■ Aim of the task ■
Search the material below for the string "frame" and extract each line that has it.

- - - - -

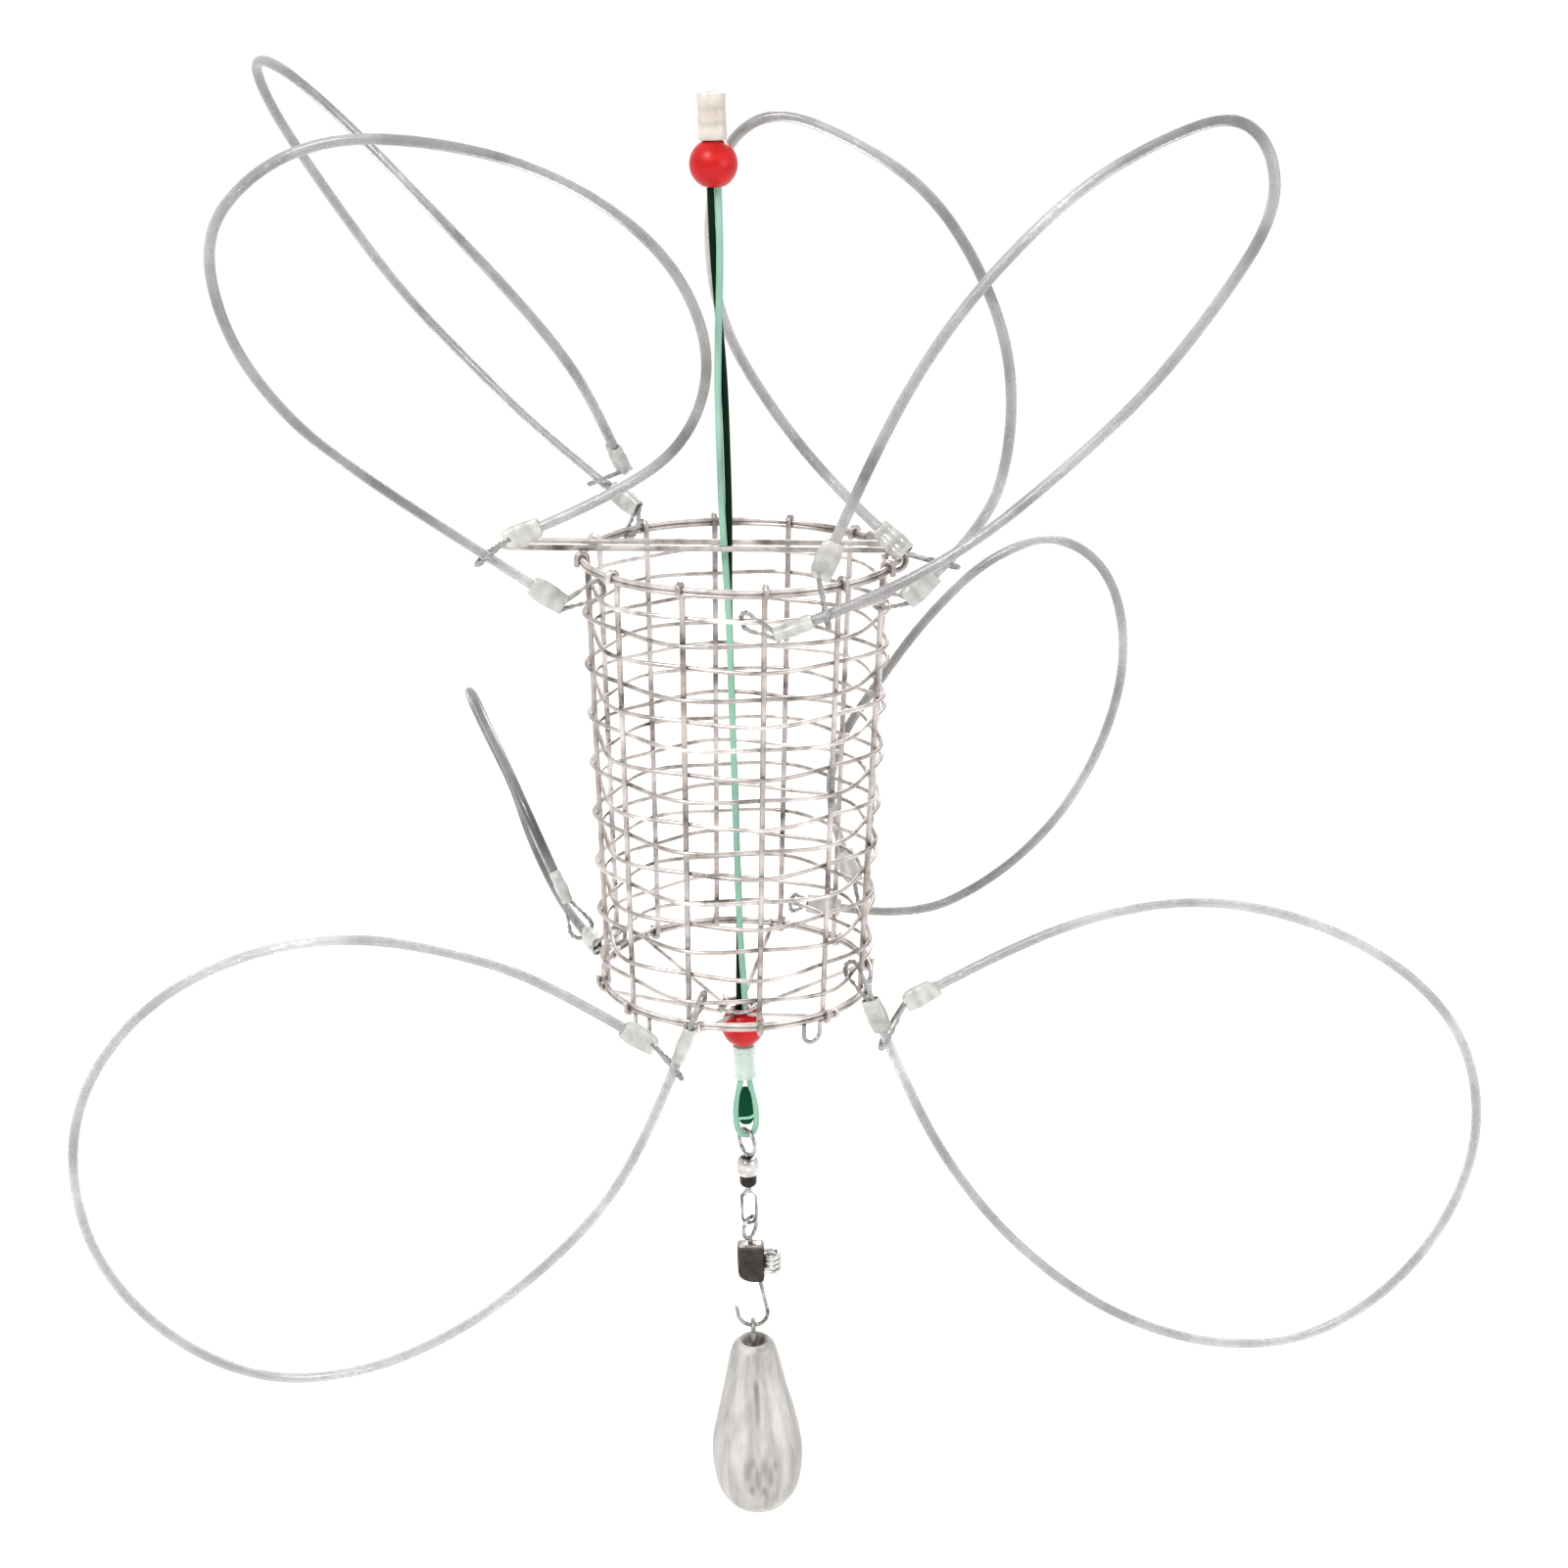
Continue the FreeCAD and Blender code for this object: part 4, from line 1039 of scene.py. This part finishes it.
def make_beads(looks):
    """Each bead is a ball with a rounded mouth at both ends of its hole."""
    for node in ("top_bead", "lower_bead"):
        low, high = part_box(node)
        centre = (low + high) / 2
        start = math.degrees(math.asin(BEAD_MOUTH[-1][0] / BEAD_R)) + 3
        steps = 30
        turns = [math.radians(start + (180 - 2 * start) * i / steps) for i in range(steps + 1)]
        ball = [(BEAD_R * math.sin(t), BEAD_R * math.cos(t)) for t in turns]
        mouth_low = [(r, -z) for r, z in reversed(BEAD_MOUTH)]
        outline = BEAD_MOUTH + ball + mouth_low
        # The tone paints shade down into the mouths of the hole.
        tones = [0.2, 0.5, 0.8, 1.0] + [1.0] * len(ball) + [1.0, 0.8, 0.5, 0.2]
        build = Build()
        add_loft(build, [oval(centre + Z * (z * MM), r * MM, r * MM, 72) for r, z in outline], tones)
        place_piece(build.finish(f"{node}_ball", looks["bead"], 60.0), node, "red_bead", node)


def make_ferrule(cage, looks):
    """The rim's ferrule: a straight pale tube over both rim wires, open at its ends."""
    low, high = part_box("rim_splice_ferrule")
    centre = (low + high) / 2
    out = centre - cage.top
    out = (out - cage.up * out.dot(cage.up)).normalized()
    along = cage.up.cross(out).normalized()
    half = 4.0 * MM
    # Share of the half length, radius in mm and tone; a low tone is painted shade, in the waists, at the lips
    # and in the bore.
    skin = [
        (-1.0, 1.35, 0.8), (-0.97, 1.52, 1.0), (-0.90, 1.6, 1.0), (-0.5, 1.58, 1.0), (-0.25, 1.5, 0.8),
        (0.0, 1.56, 1.0), (0.3, 1.5, 0.8), (0.55, 1.58, 1.0), (0.90, 1.6, 1.0), (0.97, 1.52, 1.0),
        (1.0, 1.35, 0.8), (1.0, 1.05, 0.2), (0.9, 1.0, 0.0), (0.0, 1.0, 0.0), (-0.9, 1.0, 0.0),
        (-1.0, 1.05, 0.2),
    ]
    rings = []
    for share, radius, _ in skin:
        ring = []
        for step in range(48):
            turn = 2 * math.pi * step / 48
            around = out * math.cos(turn) + cage.up * math.sin(turn)
            ring.append(centre + along * (half * share) + around * (radius * MM))
        rings.append(ring)
    build = Build()
    add_loft(build, rings, [tone for *_, tone in skin])
    place_piece(build.finish("rim_ferrule", looks["ferrule"]), "cage", "crimp_alloy", "rim_splice_ferrule")


def make_swivel_barrel(looks):
    """Its own bright nickel above its waist, with painted shade below the waist and in its bore."""
    outline = rounded([(r, z, 0.0) for r, z in BARREL_OUTLINE], 0.14, 3)
    build = Build()
    rings = [oval(Z * (z * MM), r * MM, r * MM) for r, z, _ in outline]
    add_loft(build, rings, [0.0 if z < BARREL_SHADE_Z or r < 1.2 else 1.0 for r, z, _ in outline])
    place_piece(build.finish("barrel", looks["barrel"]), "swivel_barrel", "swivel_metal", "swivel_barrel")


def add_post_ring(build, low, high, angle):
    """A ring at the top of a node's box, turned by angle degrees. Returns the height of its foot."""
    radius = (high.y - low.y) / 2 - FITTING_WIRE_R
    centre = Vector((0, 0, high.z - FITTING_WIRE_R - radius))
    way = Vector((math.sin(math.radians(angle)), math.cos(math.radians(angle)), 0))
    add_wire(build, arc(centre, way, Z, radius, 0, 360, 8)[:-1], FITTING_WIRE_R, 14, closed=True)
    return centre.z - radius


def make_ringed_posts(looks):
    """The swivel's upper eye and the snap's ring: each a ring turned a little from square, on its post."""
    top = Build()
    low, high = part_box("swivel_upper_eye")
    foot = add_post_ring(top, low, high, -RING_TURN)
    shelf = low.z + 0.8 * MM
    post = [
        (0.4, foot + 0.1 * MM), (0.62, foot - 0.15 * MM), (0.55, foot - 0.5 * MM), (0.55, shelf),
        (1.2, shelf), (1.25, low.z + 0.7 * MM), (1.25, low.z + 0.1 * MM), (1.15, low.z),
    ]
    add_loft(top, [oval(Z * z, r * MM, r * MM, 32) for r, z in post], [0.5] * len(post), closed=False)
    eye = top.finish("swivel_top_eye", looks["swivel"])
    place_piece(eye, "swivel_upper", "stainless_wire", "swivel_upper_eye")

    snap = Build()
    low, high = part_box("snap_ring")
    foot = add_post_ring(snap, low, high, RING_TURN)
    stem = [(0.4, foot), (0.4, low.z + 0.1 * MM), (0.3, low.z)]
    add_loft(snap, [oval(Z * z, r * MM, r * MM, 24) for r, z in stem], [0.5] * len(stem), closed=False)
    place_piece(snap.finish("snap_top_ring", looks["swivel"]), "snap", "stainless_wire", "snap_ring")


def make_liner(looks):
    """The dark plug in the line's eye, round at its ends, with a turn of the light line across it."""
    low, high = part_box("eye_liner")
    # The plug is wider than the liner and reaches below it, so its dark green also stands for painted shade
    # low in the eye.
    wide, deep = (high.x - low.x) / 2 * LINER_SHADE_SWELL, (high.y - low.y) / 2
    foot = low.z - 0.8 * MM
    skin = [
        (0.0, 0.25), (0.02, 0.55), (0.07, 0.8), (0.16, 0.94), (0.3, 1.0), (0.7, 1.02), (0.86, 0.95),
        (0.95, 0.78), (0.985, 0.5), (1.0, 0.2),
    ]
    rings = []
    for share, size in skin:
        rings.append(oval(Z * (high.z + (foot - high.z) * share), wide * size, deep * size, 40, 0.8))
    build = Build()
    add_loft(build, rings, [0.0] * len(rings), closed=False)
    cross = []
    for step in range(36):
        turn = 2 * math.pi * step / 36
        rise = 0.55 * MM * math.cos(turn) + 0.25 * MM * math.sin(2 * turn)
        height = low.z + 0.9 * MM + rise
        cross.append(Vector((wide * 1.10 * math.cos(turn), deep * 1.12 * math.sin(turn), height)))
    add_wire(build, cross, 0.26 * MM, 10, closed=True, tone=1.0)
    place_piece(build.finish("eye_plug", looks["liner"]), "line", "liner_green", "eye_liner")


def make_clasp(looks):
    """The folded clasp, its lower end drawn in round the hook, and the hook wire's spring coil."""
    build = Build()
    rings = [oval(Vector((x, 0, z)) * MM, wide * MM, deep * MM, 64, 0.42) for z, x, wide, deep in CLASP_SKIN]
    # The tone keeps the top face light and the sides dark, as light falling from above, and the inside
    # darkest, as painted shade.
    tones = [1.0, 1.0, 1.0, 0.35] + [0.12] * (CLASP_OUTER_RINGS - 4)
    tones += [0.0] * (len(rings) - CLASP_OUTER_RINGS)
    add_loft(build, rings, tones)
    place_piece(build.finish("clasp", looks["clasp"], 50.0), "snap", "clasp_metal", "snap_clasp")

    low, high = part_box("snap_coil")
    middle = (low + high) / 2
    radius = 1.3 * MM
    top, pitch = middle.z + 1.75 * MM, 1.0 * MM
    steps = 26
    wall = 2.2 * MM
    path = []
    for index in range(int(COIL_TURNS * steps) + 1):
        turn = math.pi * 0.5 - 2 * math.pi * index / steps
        drop = pitch * index / steps
        place = Vector((middle.x, middle.y, top - drop))
        path.append(place + X * (radius * math.cos(turn)) + Y * (radius * math.sin(turn)))
    lead_in = Vector((wall, path[0].y * 0.55, path[0].z + 0.1 * MM))
    lead_out = Vector((wall, path[-1].y * 0.55, path[-1].z - 0.1 * MM))
    build = Build()
    coil = [lead_in, lead_in.lerp(path[0], 0.5), *path, path[-1].lerp(lead_out, 0.5), lead_out]
    add_wire(build, coil, FITTING_WIRE_R, 14)
    place_piece(build.finish("hook_coil", looks["coil"]), "snap", "swivel_metal", "snap_coil")


def sinker_relief(azimuth, way, down, size, length):
    """How far the sinker's skin stands out from its outline at a place, and how much painted shade darkens it
    there.
    """
    side = math.radians(azimuth - GROOVE_AZIMUTH) * size
    groove = math.exp(-((side / (0.45 * MM)) ** 4) - ((down - 0.29) / 0.12) ** 6)
    push = -0.55 * MM * groove
    # Painted shade in the groove.
    dark = 0.55 * groove
    for dent_azimuth, dent_down, half_wide, half_high, deep in SINKER_DENTS:
        across = math.radians(azimuth - dent_azimuth) * size / (half_wide * MM)
        along = (down - dent_down) * length / (half_high * MM)
        dent = math.exp(-((across**2 + along**2) ** 2))
        push -= deep * MM * dent
        # Painted shade in the dent.
        dark += 0.42 * dent
    seam = min(abs(abs(azimuth) - 90), 20)
    push += 0.07 * MM * math.exp(-((math.radians(seam) * size / (0.25 * MM)) ** 2))
    fade = math.sin(math.pi * min(max(down, 0.0), 1.0))
    push += 0.28 * MM * fade * noise.noise(Vector((way.x * 1.6, way.y * 1.6, down * 4.2)))
    push += 0.05 * MM * fade * noise.noise(Vector((way.x * 9, way.y * 9, down * 11)))
    return push, dark


def make_sinker(looks):
    """The cast pear: a hollow round its eye, a groove and dents on its front, and a faint mould seam."""
    low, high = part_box("sinker_body")
    axis_x, axis_y = (low.x + high.x) / 2, (low.y + high.y) / 2
    length, radius = high.z - low.z, (high.y - low.y) / 2
    sides, rows = 120, 96
    tip = 0.02 * MM
    first = SINKER_OUTLINE[0][1] * radius
    # The hollow's radius as a share of the shoulder's, its depth and its tone, which is painted shade, darker
    # deeper in.
    hollow = [(0.0, 1.5, 0.0), (0.35, 1.5, 0.05), (0.55, 1.25, 0.1), (0.72, 0.7, 0.25), (0.85, 0.2, 0.7)]
    skin = [(max(first * share, tip), high.z - depth * MM, tone) for share, depth, tone in hollow]
    for row in range(rows + 1):
        down = row / rows
        skin.append((through(SINKER_OUTLINE, down) * radius, high.z - down * length, 1.0))
    skin.append((tip, low.z, 1.0))
    points, tones = [], []
    for size, z, tone in skin:
        for step in range(sides):
            azimuth = 360 * step / sides
            azimuth = azimuth - 360 if azimuth > 180 else azimuth
            turn = math.radians(azimuth)
            way = Vector((math.sin(turn), -math.cos(turn), 0.0))
            push, dark = 0.0, 0.0
            if size > 1.5 * MM and tone == 1.0:
                push, dark = sinker_relief(azimuth, way, (high.z - z) / length, size, length)
            points.append(Vector((axis_x, axis_y, z)) + way * (size + push))
            tones.append(max(tone - dark, 0.0))
    build = Build()
    build.add(points, grid_faces(len(skin), sides, False), tones)
    place_piece(build.finish("cast_pear", looks["lead"], 60.0), "sinker", "cast_lead", "sinker_body")


# ---------------------------------------------------------------- main


# The material of each of the frame's own nodes: by its slot, and apart from that by its name.
BY_SLOT = {
    "stainless_wire": "fitting_steel",
    "crimp_alloy": "crimp",
    "cable_jacket": "jacket",
    "green_line": "line",
    "liner_green": "liner",
    "clear_sleeve": "top_sleeve",
    "red_bead": "bead",
    "swivel_metal": "swivel",
    "clasp_metal": "clasp",
    "cast_lead": "lead",
}
BY_NODE = {"swivel_lower_eye": "swivel", "snap_hook": "swivel", "sinker_eye": "lead_eye"}


def make_looks():
    """Every material, by what it covers."""
    return {
        "steel": steel_material(
            "stainless_wire",
            (0.62, 0.60, 0.58),
            [(0.30, (0.14, 0.12, 0.11)), (0.44, (0.46, 0.415, 0.40)), (0.60, (0.74, 0.685, 0.665))],
        ),
        "fitting_steel": steel_material(
            "stainless_fitting",
            None,
            [(0.30, (0.10, 0.088, 0.08)), (0.44, (0.34, 0.31, 0.29)), (0.60, (0.54, 0.50, 0.475))],
        ),
        "strand": strand_material("strand_steel", 0.9, (0.30, 0.295, 0.29), (0.70, 0.69, 0.68), 0.18),
        "eye_strand": strand_material("eye_steel", 0.35, (0.20, 0.195, 0.19), (0.42, 0.41, 0.40), 0.45),
        "jacket": jacket_material(
            "clear_jacket", (0.23, 0.225, 0.22), (0.44, 0.43, 0.425), (0.61, 0.60, 0.595)
        ),
        # Shaded and lit copies of the one clear jacket: painted shade and painted light.
        "shaded_jacket": jacket_material(
            "shaded_jacket", (0.12, 0.118, 0.115), (0.28, 0.275, 0.27), (0.42, 0.415, 0.41)
        ),
        "lit_jacket": jacket_material(
            "lit_jacket", (0.37, 0.365, 0.36), (0.58, 0.57, 0.565), (0.76, 0.75, 0.745)
        ),
        "crimp": crimp_material(),
        "line": line_material("green_line", (0.001, 0.012, 0.005), (0.27, 0.47, 0.36)),
        "liner": line_material("liner_green", (0.0, 0.045, 0.018), (0.30, 0.56, 0.42)),
        "top_sleeve": sleeve_material("milky_sleeve", 0.15, (0.50, 0.43, 0.39), (0.64, 0.61, 0.55)),
        "clear_sleeve": sleeve_material("clear_sleeve", 0.45, (0.60, 0.70, 0.64), (0.80, 0.90, 0.84)),
        "bead": bead_material(),
        "lead": lead_material(),
        "ferrule": nickel_material(
            "ferrule_metal", (0.22, 0.205, 0.19), (0.46, 0.43, 0.41), 0.3, 0.5, (0.1, 0.1, 0.1)
        ),
        "swivel": nickel_material("swivel_metal", (0.10, 0.095, 0.09), (0.46, 0.44, 0.42), 0.14, 0.3, None),
        "barrel": nickel_material(
            "barrel_metal", (0.26, 0.25, 0.24), (0.68, 0.65, 0.62), 0.12, 0.3, (0.05, 0.045, 0.04)
        ),
        "coil": nickel_material(
            "coil_metal", (0.30, 0.29, 0.28), (0.66, 0.65, 0.63), 0.12, 0.26, (1.0, 1.0, 1.0)
        ),
        "clasp": nickel_material(
            "clasp_metal", (0.20, 0.165, 0.15), (0.44, 0.40, 0.37), 0.22, 0.42, (0.008, 0.005, 0.004)
        ),
        "lead_eye": nickel_material("cast_eye", (0.12, 0.115, 0.105), (0.44, 0.42, 0.39), 0.3, 0.5, None),
    }


def dress_frame(frame, looks):
    """Gives the frame's own nodes their materials."""
    slots = {part["node"]: part["material_slot"] for part in frame["record"]["subparts"]}
    for node, piece in frame["nodes"].items():
        piece.data.materials.clear()
        piece.data.materials.append(looks[BY_NODE.get(node, BY_SLOT[slots[node]])])


def main():
    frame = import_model()
    low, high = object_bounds()
    make_camera()
    looks = make_looks()
    hinges = {joint["child"]: joint for joint in frame["joints"]}
    for letter in SNARES:
        make_snare(letter, hinges[f"snare_{letter}"], looks)
    make_line(looks)
    make_cage(looks)
    make_sleeves(looks)
    make_beads(looks)
    make_liner(looks)
    make_ringed_posts(looks)
    make_swivel_barrel(looks)
    make_clasp(looks)
    make_sinker(looks)
    dress_frame(frame, looks)
    make_stage(low, high)


main()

- - - - -

■ Output of the exercise ■
# The material of each of the frame's own nodes: by its slot, and apart from that by its name.
def dress_frame(frame, looks):
    """Gives the frame's own nodes their materials."""
    slots = {part["node"]: part["material_slot"] for part in frame["record"]["subparts"]}
    for node, piece in frame["nodes"].items():
    frame = import_model()
    hinges = {joint["child"]: joint for joint in frame["joints"]}
    dress_frame(frame, looks)